In J terminology, the operators are called verbs. They can be monadic or dyadic. Check the help files for more info.

  1. i.4 is array of integers 0 1 2 3, representing 4 suits. 13# repeats each element 13 times.
  2. sim is the function for our simulation. Read it right to left. { is the verb for indexing.
    • (13?52) gets 13 random integers in 0..51 without replacement, to simulate 13 card draws.
    • 2=/\ compares two adjacent values from the selected list, and returns 1 or 0 for true or false, respectively.
    • +/ gives us the sum of the array, which is the total number of pairs with same adjacent suit.
  3. " is a verb for rank. "0 gets atomic values in the rhs, i.e. a million zeros, the rhs is not used in our simulation, it's just for performing the experiment a million times. The outcome of each experiment is then averaged, by using the tacit definition (+/%#). This last line almost always remains the same for any similar kind of simulation.

Lastly, experiment with different number of picks and observe how answer is changing according to that.

Now, for the analytical result, the linearity of expectation is used.

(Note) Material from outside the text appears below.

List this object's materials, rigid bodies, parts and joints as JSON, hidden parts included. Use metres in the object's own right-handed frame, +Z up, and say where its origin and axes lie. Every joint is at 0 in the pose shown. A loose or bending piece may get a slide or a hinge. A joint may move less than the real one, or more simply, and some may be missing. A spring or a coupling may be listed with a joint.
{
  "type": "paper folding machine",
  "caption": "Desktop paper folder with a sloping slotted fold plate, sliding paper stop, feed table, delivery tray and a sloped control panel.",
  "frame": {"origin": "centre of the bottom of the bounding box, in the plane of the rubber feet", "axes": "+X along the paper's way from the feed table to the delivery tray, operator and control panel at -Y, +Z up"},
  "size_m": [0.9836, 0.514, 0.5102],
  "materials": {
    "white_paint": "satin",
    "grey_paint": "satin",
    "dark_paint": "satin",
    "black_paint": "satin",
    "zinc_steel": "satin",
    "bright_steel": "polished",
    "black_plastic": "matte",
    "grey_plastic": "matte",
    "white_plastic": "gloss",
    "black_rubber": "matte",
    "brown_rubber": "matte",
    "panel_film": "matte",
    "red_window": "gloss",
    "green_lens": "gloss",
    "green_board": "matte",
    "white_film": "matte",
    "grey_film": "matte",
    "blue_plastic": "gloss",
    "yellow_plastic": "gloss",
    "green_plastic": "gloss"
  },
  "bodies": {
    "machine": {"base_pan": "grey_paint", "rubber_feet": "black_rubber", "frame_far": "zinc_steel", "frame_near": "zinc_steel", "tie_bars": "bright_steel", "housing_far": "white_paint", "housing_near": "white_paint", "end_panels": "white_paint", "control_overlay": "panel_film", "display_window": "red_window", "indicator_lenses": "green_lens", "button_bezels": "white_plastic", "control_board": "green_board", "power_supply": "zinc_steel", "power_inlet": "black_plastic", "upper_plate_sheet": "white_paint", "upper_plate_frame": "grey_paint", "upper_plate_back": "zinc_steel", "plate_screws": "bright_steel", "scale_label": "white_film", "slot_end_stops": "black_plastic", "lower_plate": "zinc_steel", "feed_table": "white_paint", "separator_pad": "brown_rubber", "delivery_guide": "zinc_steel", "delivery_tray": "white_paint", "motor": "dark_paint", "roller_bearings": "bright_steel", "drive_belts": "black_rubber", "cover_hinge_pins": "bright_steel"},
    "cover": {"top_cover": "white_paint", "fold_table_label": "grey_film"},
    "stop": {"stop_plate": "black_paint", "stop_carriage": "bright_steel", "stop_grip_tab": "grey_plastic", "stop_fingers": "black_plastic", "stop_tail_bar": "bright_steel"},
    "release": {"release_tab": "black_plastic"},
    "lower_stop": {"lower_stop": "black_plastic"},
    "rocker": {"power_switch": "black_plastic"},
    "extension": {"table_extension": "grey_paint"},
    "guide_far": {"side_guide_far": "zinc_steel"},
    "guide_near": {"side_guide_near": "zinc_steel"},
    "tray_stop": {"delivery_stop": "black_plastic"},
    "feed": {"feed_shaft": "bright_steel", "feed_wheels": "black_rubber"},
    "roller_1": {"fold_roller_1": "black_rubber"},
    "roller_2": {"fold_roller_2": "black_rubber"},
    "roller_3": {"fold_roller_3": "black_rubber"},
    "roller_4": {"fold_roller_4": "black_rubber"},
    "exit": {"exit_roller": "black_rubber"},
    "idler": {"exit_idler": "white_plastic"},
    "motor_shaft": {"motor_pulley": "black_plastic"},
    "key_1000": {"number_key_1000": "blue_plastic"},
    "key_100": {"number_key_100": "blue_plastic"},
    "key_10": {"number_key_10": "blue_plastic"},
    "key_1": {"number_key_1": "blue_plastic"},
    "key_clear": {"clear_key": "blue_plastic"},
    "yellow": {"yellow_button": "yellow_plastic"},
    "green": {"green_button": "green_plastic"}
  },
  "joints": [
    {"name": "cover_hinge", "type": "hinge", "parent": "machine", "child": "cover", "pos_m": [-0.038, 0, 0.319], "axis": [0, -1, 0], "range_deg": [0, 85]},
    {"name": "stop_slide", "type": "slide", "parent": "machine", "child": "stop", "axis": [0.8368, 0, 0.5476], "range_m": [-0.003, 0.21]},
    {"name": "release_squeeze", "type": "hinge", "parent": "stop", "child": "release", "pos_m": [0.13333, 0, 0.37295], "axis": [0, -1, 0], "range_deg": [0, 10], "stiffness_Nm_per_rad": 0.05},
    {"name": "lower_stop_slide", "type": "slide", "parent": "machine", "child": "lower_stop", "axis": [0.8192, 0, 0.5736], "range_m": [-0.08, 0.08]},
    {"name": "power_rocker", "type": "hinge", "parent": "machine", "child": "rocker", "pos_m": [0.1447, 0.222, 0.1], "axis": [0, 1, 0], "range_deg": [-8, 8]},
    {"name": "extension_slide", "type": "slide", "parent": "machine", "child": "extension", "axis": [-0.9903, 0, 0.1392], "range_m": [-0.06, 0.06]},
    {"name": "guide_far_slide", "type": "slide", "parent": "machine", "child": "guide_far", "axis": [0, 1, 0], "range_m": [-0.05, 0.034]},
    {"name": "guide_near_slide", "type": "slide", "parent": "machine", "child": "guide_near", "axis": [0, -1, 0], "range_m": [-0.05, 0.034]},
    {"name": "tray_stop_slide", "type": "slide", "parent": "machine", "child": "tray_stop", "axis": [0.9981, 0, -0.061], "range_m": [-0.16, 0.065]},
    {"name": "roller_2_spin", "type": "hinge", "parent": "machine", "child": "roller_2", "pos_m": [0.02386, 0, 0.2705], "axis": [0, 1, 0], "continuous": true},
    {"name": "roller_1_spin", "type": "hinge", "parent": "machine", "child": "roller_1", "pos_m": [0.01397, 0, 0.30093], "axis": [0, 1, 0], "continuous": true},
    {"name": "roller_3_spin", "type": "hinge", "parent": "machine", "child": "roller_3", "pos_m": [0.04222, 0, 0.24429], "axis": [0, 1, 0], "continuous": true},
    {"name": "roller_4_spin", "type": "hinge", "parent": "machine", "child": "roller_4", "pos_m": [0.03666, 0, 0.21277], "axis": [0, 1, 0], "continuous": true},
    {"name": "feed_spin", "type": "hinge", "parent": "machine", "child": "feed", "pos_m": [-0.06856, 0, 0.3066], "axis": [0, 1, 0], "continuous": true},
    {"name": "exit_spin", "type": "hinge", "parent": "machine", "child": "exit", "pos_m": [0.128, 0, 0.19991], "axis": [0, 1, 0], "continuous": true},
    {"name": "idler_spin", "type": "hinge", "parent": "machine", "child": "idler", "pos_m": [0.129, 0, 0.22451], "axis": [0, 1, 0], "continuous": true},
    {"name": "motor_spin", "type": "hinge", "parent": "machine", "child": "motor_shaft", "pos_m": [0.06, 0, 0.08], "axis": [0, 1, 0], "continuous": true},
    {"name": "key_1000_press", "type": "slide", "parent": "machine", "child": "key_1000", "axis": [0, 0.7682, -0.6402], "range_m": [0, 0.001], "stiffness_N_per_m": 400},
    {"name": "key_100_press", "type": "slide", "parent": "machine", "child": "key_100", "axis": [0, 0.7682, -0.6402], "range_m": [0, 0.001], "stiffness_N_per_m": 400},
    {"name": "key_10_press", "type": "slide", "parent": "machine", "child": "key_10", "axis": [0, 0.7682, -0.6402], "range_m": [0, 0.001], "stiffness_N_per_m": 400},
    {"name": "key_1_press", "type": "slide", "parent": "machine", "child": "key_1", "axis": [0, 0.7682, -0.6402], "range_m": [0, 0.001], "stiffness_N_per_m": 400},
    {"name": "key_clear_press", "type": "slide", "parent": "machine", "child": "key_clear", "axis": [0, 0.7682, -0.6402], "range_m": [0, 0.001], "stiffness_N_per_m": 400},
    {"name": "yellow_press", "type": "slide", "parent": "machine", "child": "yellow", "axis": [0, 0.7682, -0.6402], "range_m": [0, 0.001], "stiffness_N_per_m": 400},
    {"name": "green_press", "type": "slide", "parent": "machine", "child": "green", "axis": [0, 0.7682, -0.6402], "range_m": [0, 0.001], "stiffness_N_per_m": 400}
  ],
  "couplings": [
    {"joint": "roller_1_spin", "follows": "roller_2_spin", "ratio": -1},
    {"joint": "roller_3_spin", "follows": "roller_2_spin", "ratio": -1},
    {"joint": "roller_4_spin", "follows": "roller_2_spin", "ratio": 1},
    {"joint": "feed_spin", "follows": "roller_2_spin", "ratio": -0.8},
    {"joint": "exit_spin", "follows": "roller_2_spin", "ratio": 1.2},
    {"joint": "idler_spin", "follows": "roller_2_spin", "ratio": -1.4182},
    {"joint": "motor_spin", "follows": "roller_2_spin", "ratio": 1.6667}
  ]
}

The probability that the card in positions i and i+1 are of the same suit is given by

\begin{equation*} \displaystyle \mathbb{P}[c_i=c_{i+1} | c_i \text{ is spade}] = \frac{13}{52}\cdot \frac{12}{51} \end{equation*}

and similarly for three other suits. The total probability is then

\begin{equation*} \displaystyle \mathbb{P}[c_i=c_{i+1}] = \frac{13}{52}\cdot \frac{12}{51} \times 4 = \frac{4}{17} \end{equation*}

This is also the expected number of pairs of the same suit when two cards are picked. We write the expected value as

\begin{equation*} \displaystyle \mathbb{E}[c_i=c_{i+1}] = \frac{4}{17} \end{equation*}

Hence, by linearity of expectation, when ‘n’ cards are picked, we can expect

\begin{equation*} \displaystyle \sum_{i=1}^{n}\mathbb{E}[c_i=c_{i+1}] = \frac{4\, (n-1)}{17} \end{equation*}

adjacent pairs to be of the same suit.

For \(n=13\), it would be \(48/17\), or \(2.82352941176471\) cards, which agrees with the simulation.